» **GIVEN RECORDS**:
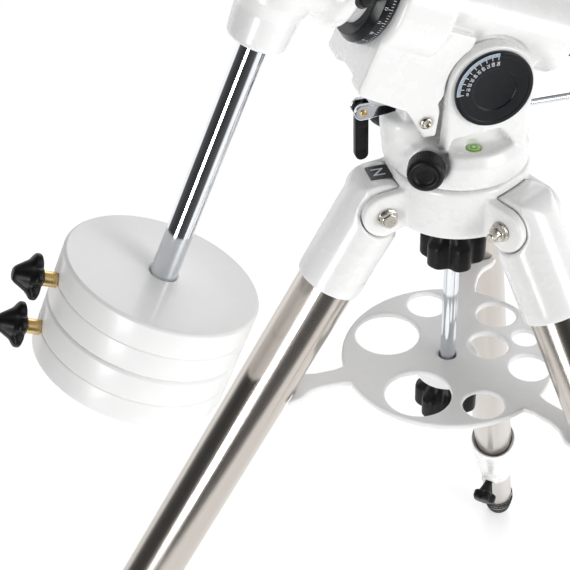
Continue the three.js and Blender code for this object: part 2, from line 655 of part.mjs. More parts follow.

* * *

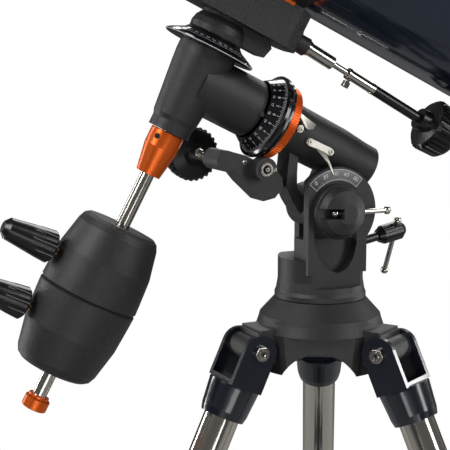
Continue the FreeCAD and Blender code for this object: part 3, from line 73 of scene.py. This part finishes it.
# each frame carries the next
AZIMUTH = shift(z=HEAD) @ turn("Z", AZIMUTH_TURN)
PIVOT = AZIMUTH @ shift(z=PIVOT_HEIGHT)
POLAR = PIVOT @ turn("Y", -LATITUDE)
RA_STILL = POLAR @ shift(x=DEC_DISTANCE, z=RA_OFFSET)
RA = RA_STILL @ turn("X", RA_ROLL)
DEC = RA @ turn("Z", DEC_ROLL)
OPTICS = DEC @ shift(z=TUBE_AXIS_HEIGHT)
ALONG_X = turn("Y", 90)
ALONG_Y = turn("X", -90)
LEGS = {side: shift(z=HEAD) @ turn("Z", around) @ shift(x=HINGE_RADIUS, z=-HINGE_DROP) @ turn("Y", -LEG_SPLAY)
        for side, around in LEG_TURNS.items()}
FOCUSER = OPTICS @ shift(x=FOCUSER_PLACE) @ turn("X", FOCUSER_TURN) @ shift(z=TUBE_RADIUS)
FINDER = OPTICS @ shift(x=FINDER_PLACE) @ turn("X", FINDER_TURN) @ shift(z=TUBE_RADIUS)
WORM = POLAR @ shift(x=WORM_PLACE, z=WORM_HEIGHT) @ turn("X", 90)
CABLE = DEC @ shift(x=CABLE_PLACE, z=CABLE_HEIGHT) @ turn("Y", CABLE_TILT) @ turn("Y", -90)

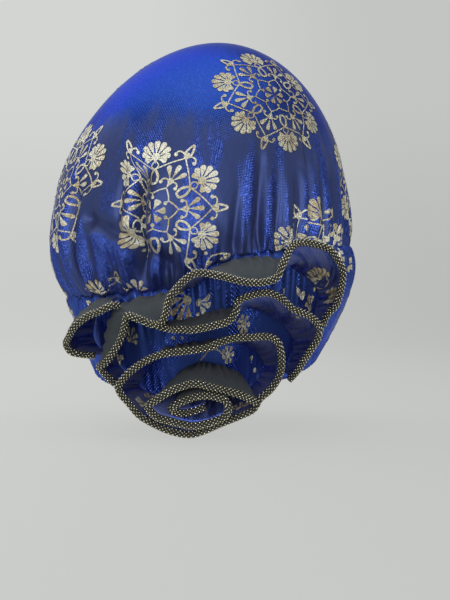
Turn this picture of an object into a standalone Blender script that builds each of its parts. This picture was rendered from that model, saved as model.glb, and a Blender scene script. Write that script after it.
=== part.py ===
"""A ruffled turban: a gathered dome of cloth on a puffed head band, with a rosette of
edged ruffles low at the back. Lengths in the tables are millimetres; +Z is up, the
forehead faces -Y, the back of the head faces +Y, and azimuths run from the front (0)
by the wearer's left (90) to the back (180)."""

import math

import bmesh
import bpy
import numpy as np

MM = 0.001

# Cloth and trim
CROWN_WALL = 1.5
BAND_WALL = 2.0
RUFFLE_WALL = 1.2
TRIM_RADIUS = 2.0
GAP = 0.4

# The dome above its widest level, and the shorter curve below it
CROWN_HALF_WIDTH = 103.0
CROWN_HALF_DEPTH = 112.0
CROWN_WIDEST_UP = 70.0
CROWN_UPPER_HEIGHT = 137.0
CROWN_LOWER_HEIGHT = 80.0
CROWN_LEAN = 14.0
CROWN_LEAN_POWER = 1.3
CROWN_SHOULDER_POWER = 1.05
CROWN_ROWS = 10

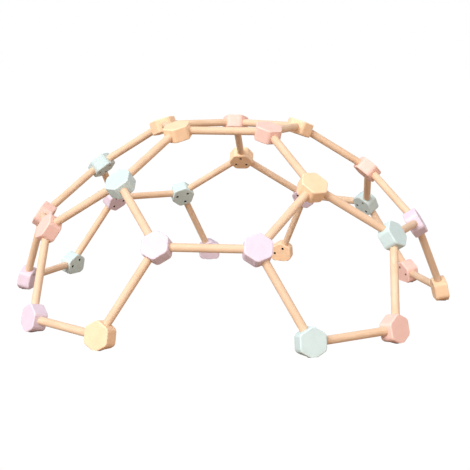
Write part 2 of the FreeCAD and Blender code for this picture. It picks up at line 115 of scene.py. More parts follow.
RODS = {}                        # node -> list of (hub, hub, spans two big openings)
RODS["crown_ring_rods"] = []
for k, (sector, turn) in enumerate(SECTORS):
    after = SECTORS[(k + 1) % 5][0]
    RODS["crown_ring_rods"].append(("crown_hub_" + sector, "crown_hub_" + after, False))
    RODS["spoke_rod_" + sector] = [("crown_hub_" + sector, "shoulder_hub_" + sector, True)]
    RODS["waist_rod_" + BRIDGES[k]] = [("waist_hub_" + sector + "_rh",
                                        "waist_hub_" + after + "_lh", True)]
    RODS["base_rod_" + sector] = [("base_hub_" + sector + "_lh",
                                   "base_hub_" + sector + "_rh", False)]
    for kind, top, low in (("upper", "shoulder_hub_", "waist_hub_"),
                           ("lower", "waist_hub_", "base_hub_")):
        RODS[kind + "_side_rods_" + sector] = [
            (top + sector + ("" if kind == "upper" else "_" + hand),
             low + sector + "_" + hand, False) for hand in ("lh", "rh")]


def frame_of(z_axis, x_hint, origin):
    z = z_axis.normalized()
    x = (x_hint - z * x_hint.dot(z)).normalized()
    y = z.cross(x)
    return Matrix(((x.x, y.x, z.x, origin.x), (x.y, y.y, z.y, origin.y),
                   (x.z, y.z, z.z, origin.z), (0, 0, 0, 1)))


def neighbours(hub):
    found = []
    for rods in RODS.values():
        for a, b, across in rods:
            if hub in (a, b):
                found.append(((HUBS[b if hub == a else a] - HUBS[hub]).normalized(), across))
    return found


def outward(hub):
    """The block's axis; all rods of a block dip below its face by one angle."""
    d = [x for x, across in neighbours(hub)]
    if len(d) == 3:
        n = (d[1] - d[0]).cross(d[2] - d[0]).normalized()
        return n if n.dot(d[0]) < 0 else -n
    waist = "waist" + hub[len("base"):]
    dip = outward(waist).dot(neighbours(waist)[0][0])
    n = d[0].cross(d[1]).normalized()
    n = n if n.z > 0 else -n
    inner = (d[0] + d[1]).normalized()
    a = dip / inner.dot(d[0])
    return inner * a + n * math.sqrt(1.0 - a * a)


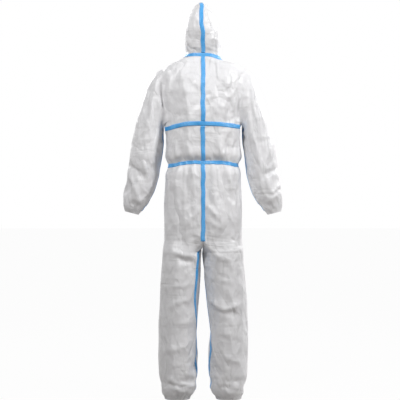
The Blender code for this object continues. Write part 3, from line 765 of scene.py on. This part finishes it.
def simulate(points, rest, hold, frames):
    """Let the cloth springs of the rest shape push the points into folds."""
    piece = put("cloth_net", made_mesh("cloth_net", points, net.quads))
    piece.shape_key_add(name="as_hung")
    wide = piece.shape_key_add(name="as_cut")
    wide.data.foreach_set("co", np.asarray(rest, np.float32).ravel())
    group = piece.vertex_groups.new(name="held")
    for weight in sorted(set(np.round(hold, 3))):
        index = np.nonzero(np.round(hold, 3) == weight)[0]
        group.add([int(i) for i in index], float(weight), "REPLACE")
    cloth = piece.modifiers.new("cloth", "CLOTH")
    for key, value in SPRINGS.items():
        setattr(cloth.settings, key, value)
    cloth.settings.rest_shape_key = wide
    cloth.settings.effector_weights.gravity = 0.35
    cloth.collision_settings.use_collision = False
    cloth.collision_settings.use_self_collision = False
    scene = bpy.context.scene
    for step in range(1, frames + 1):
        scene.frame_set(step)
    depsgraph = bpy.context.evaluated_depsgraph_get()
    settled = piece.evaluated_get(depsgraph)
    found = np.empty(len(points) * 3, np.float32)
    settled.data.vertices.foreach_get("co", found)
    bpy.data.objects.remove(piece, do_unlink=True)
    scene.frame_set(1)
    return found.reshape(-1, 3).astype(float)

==

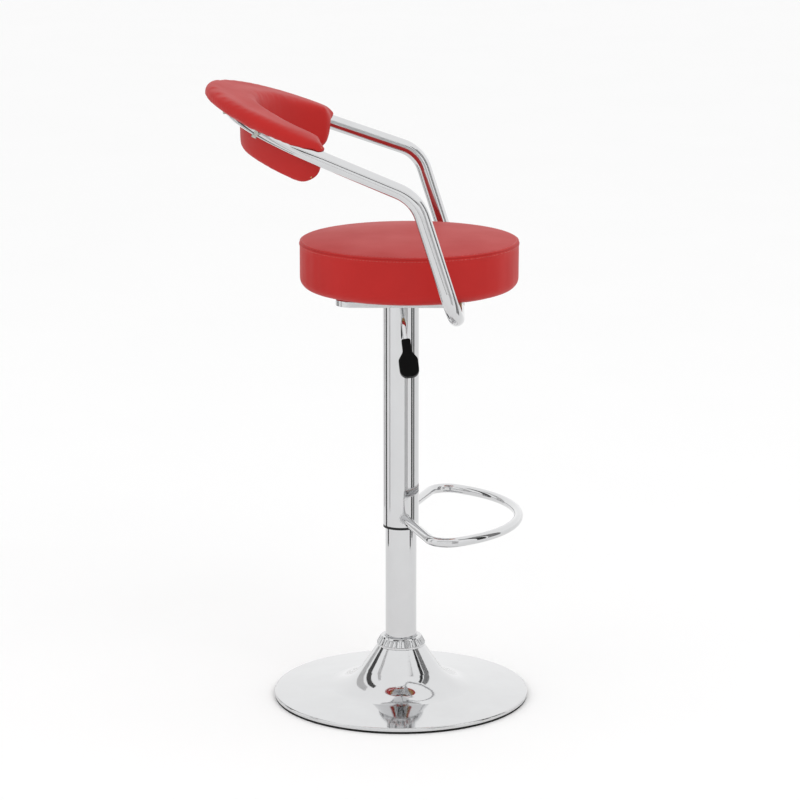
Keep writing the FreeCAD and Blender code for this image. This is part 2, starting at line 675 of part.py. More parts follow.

» **WORK REQUIRED**: List every line above that contains the word "finishes".

» **RESPONSE**:
Continue the FreeCAD and Blender code for this object: part 3, from line 73 of scene.py. This part finishes it.
The Blender code for this object continues. Write part 3, from line 765 of scene.py on. This part finishes it.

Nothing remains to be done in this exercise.